Copy all of the material below exactly.
- - - - -
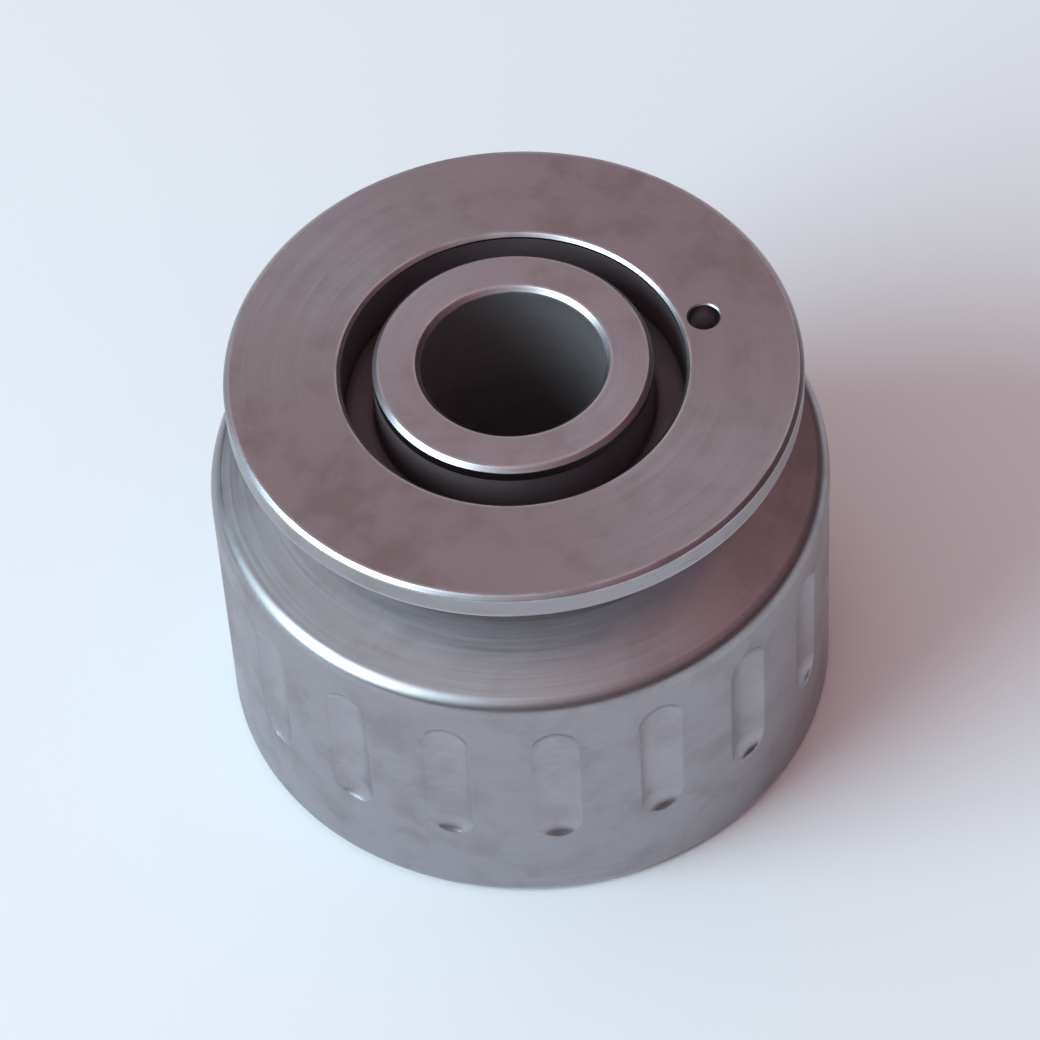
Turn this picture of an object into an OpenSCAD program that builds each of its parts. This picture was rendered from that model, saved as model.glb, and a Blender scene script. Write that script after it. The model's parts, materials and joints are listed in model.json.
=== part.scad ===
// Pulley of an industrial sewing machine, turned from one piece of steel.
// A flange and a V-belt groove sit at the hub end, above a drum with finger flutes.
// All lengths are in millimetres and all angles in degrees.
// The bore runs along Z, the back face lies on Z = 0 and the hub ring is at the top.

/* [Shaft bore] */
// Diameter of the bore, for the machine's shaft
bore_d = 15; // [10:0.5:18]
// Chamfer at both mouths of the bore
bore_chamfer = 0.9; // [0.2:0.1:1.4]

/* [Hub ring] */
// Outer diameter of the raised ring round the bore
hub_d = 22.8; // [21.4:0.2:25]
// Height of the ring above the flange's face
hub_proud = 0.8; // [0.4:0.1:2]
// Chamfer on the ring's outer edge
hub_chamfer = 0.4; // [0.1:0.1:0.6]

/* [Recess round the hub] */
// Width of the ring-shaped recess, from the hub out to the flange
recess_w = 2.6; // [1:0.1:3]
// Depth of the recess below the flange's face
recess_depth = 5; // [1:0.5:8]
// Chamfer on the recess's outer edge
recess_chamfer = 0.3; // [0.1:0.1:0.5]

/* [Flange] */
// Diameter of the flange
flange_d = 47; // [44:0.5:50]
// Thickness of the flange at its rim
flange_rim_t = 2.6; // [1.5:0.1:5]
// Chamfer on both edges of the flange's rim
flange_chamfer = 0.35; // [0.1:0.05:0.6]

/* [Belt groove] */
// Depth of the groove, from the flange's rim to its root
groove_depth = 6.2; // [2:0.1:6.5]
// Width of the flat root
groove_root_w = 3.1; // [1:0.1:6]
// Slope of each flank, from a plane square to the bore
groove_flank_angle = 24; // [10:1:35]

/* [Drum] */
// Diameter of the drum
drum_d = 51.2; // [50.6:0.2:60]
// Length of the drum, from its rim to the back face
drum_l = 25.8; // [18:0.2:50]
// Radius of the rounding between the drum and the groove's lower flank
rim_r = 2; // [0.5:0.1:2.5]
// Chamfer round the back face
back_chamfer = 0.6; // [0.2:0.1:1.5]

/* [Finger flutes] */
// Number of flutes round the drum
flute_count = 18; // [6:1:22]
// Diameter of the ball-nosed cutter that makes a flute
flute_cutter_d = 6; // [4:0.5:8]
// Depth of a flute at its middle
flute_depth = 0.8; // [0.3:0.1:1.1]
// Plain length of drum between its rim and the flutes
flute_top_land = 3.4; // [2.6:0.1:6]
// Plain length of drum between the flutes and the back face
flute_back_land = 7.9; // [2:0.1:9]
// Angle from the X axis to the first flute
flute_start_angle = 13; // [0:1:60]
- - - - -
#### RESPONSE:
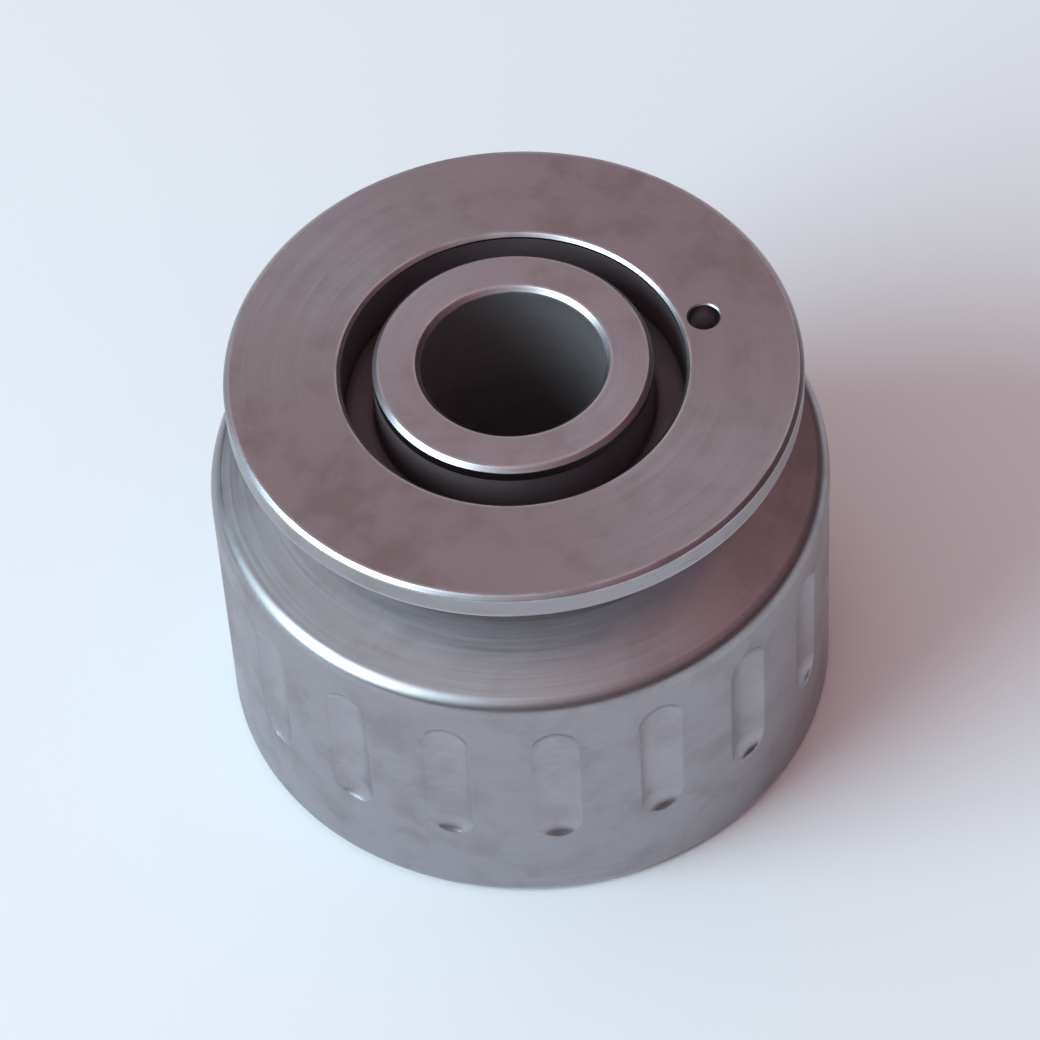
Turn this picture of an object into an OpenSCAD program that builds each of its parts. This picture was rendered from that model, saved as model.glb, and a Blender scene script. Write that script after it. The model's parts, materials and joints are listed in model.json.
=== part.scad ===
// Pulley of an industrial sewing machine, turned from one piece of steel.
// A flange and a V-belt groove sit at the hub end, above a drum with finger flutes.
// All lengths are in millimetres and all angles in degrees.
// The bore runs along Z, the back face lies on Z = 0 and the hub ring is at the top.

/* [Shaft bore] */
// Diameter of the bore, for the machine's shaft
bore_d = 15; // [10:0.5:18]
// Chamfer at both mouths of the bore
bore_chamfer = 0.9; // [0.2:0.1:1.4]

/* [Hub ring] */
// Outer diameter of the raised ring round the bore
hub_d = 22.8; // [21.4:0.2:25]
// Height of the ring above the flange's face
hub_proud = 0.8; // [0.4:0.1:2]
// Chamfer on the ring's outer edge
hub_chamfer = 0.4; // [0.1:0.1:0.6]

/* [Recess round the hub] */
// Width of the ring-shaped recess, from the hub out to the flange
recess_w = 2.6; // [1:0.1:3]
// Depth of the recess below the flange's face
recess_depth = 5; // [1:0.5:8]
// Chamfer on the recess's outer edge
recess_chamfer = 0.3; // [0.1:0.1:0.5]

/* [Flange] */
// Diameter of the flange
flange_d = 47; // [44:0.5:50]
// Thickness of the flange at its rim
flange_rim_t = 2.6; // [1.5:0.1:5]
// Chamfer on both edges of the flange's rim
flange_chamfer = 0.35; // [0.1:0.05:0.6]

/* [Belt groove] */
// Depth of the groove, from the flange's rim to its root
groove_depth = 6.2; // [2:0.1:6.5]
// Width of the flat root
groove_root_w = 3.1; // [1:0.1:6]
// Slope of each flank, from a plane square to the bore
groove_flank_angle = 24; // [10:1:35]

/* [Drum] */
// Diameter of the drum
drum_d = 51.2; // [50.6:0.2:60]
// Length of the drum, from its rim to the back face
drum_l = 25.8; // [18:0.2:50]
// Radius of the rounding between the drum and the groove's lower flank
rim_r = 2; // [0.5:0.1:2.5]
// Chamfer round the back face
back_chamfer = 0.6; // [0.2:0.1:1.5]

/* [Finger flutes] */
// Number of flutes round the drum
flute_count = 18; // [6:1:22]
// Diameter of the ball-nosed cutter that makes a flute
flute_cutter_d = 6; // [4:0.5:8]
// Depth of a flute at its middle
flute_depth = 0.8; // [0.3:0.1:1.1]
// Plain length of drum between its rim and the flutes
flute_top_land = 3.4; // [2.6:0.1:6]
// Plain length of drum between the flutes and the back face
flute_back_land = 7.9; // [2:0.1:9]
// Angle from the X axis to the first flute
flute_start_angle = 13; // [0:1:60]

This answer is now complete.